Vous remarquerez que la Règle signale le foyer, comme étant le premier lieu où doit être pratiquée la charité.
« La vertu du tertiaire est mesurée à sa manière d’agir chez lui. D’abord parce que ses proches ont droit les premiers à son attention et à ses affections. Ensuite parce qu’ordinairement sa vertu est plus sévèrement éprouvée à la maison qu’ailleurs. » [Rev. Fr. Kevin o.c.d., Way of Perfection for the Laity, Éd. 1945, p. 193, explication de R.59].
Parlant de l’ordre de la charité, saint Thomas d’Aquin affirme que « nous devons plus spécialement aimer ceux qui nous sont unis par les liens du sang » ; cela découle du quatrième précepte du Décalogue.
« Il est manifeste que l’union fondée sur la commune origine est la première et la plus indestructible, car elle tient à la substance de notre être, tandis que les autres sont venues après et peuvent cesser. C’est pourquoi l’amitié entre parents est la plus stable. Toutefois, les autres amitiés peuvent prévaloir sur celles-ci, en ce qui est propre à chacune d’elles. » [2a 2æ, q.26, a.6, conclusion].

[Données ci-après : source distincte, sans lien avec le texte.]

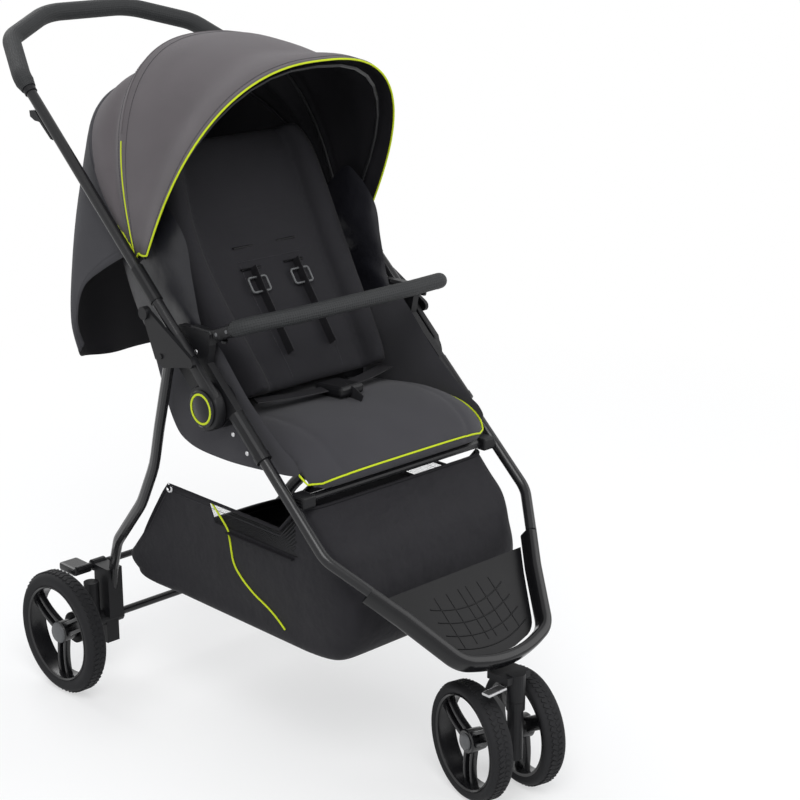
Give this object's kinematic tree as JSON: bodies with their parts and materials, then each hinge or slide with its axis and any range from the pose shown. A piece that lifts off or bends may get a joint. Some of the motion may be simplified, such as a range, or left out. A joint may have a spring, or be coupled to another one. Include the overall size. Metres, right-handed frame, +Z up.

Puis, c’est au sein de la famille spirituelle, dans le Tiers-Ordre, que doit rayonner la reine des vertus, particulièrement à l’égard de ceux qui souffrent. Enfin, la Règle demande au tertiaire de faire rayonner la charité au-delà, imitant en cela Notre-Seigneur qui faisait le bien partout où Il passait : ainsi, avec les fidèles de sa communauté paroissiale, au travail et dans toute autre circonstance de notre vie quotidienne…
Nos relations avec le prochain seront chrétiennes dans la mesure où elles obéissent à l’impulsion de la charité fraternelle. Et alors, elles seront chrétiennes dans leur inspiration comme par leur influence et leur finalité.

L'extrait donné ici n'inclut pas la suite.